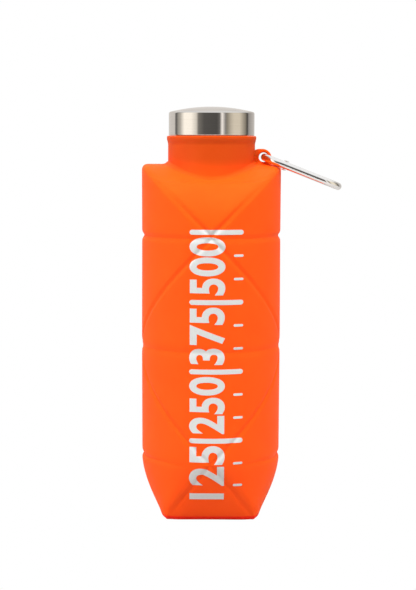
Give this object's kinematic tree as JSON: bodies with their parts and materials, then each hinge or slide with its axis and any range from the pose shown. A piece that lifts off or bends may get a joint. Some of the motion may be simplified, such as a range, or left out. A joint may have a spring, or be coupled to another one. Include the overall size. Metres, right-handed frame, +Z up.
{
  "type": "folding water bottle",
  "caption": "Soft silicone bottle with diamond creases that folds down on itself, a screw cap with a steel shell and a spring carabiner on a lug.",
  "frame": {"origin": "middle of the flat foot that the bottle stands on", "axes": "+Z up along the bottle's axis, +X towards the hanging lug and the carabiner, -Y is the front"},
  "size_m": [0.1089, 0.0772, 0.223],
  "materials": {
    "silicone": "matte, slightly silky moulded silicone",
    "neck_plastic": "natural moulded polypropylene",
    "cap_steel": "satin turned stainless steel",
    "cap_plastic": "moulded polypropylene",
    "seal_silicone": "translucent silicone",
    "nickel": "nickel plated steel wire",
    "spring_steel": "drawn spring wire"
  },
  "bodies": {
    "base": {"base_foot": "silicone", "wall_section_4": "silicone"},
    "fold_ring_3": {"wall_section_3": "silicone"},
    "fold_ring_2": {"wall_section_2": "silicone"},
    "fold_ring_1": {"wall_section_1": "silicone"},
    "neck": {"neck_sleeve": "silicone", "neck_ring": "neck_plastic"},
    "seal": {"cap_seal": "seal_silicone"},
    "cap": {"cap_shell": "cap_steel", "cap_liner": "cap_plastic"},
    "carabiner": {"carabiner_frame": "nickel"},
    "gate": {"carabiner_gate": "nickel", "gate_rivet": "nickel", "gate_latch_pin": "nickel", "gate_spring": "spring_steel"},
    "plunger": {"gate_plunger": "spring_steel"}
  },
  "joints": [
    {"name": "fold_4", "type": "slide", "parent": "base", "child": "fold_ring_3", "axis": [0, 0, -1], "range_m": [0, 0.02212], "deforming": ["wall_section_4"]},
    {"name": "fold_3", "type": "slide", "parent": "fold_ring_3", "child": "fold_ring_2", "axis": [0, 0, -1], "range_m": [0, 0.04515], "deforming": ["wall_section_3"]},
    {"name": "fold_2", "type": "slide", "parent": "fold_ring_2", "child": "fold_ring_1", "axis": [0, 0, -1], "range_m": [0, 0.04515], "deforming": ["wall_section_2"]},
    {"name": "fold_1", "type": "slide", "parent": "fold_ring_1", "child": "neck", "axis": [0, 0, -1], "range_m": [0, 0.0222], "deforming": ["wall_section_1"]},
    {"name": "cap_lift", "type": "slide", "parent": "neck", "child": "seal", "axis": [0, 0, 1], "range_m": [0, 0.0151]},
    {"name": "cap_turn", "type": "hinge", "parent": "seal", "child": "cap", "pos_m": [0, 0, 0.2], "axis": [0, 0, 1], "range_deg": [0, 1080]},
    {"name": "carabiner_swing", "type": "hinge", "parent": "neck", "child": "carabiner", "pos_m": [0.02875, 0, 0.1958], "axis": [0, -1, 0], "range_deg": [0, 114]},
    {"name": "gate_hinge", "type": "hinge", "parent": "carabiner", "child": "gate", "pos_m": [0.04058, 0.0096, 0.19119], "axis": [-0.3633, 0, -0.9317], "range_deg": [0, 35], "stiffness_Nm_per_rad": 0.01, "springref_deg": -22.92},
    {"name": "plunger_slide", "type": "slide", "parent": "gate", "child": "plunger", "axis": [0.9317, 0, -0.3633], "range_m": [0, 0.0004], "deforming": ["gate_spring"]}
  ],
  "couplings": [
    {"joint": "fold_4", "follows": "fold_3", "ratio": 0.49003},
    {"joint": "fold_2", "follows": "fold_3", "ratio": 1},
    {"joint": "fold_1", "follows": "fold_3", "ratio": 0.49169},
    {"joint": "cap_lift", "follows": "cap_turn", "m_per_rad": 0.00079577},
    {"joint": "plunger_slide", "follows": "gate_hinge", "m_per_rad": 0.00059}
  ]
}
* * *
• **WORK TO COMPLETE**:
Display every line of the listing that contains the string "with".

• **EXERCISE RESPONSE**:
Give this object's kinematic tree as JSON: bodies with their parts and materials, then each hinge or slide with its axis and any range from the pose shown. A piece that lifts off or bends may get a joint. Some of the motion may be simplified, such as a range, or left out. A joint may have a spring, or be coupled to another one. Include the overall size. Metres, right-handed frame, +Z up.
  "caption": "Soft silicone bottle with diamond creases that folds down on itself, a screw cap with a steel shell and a spring carabiner on a lug.",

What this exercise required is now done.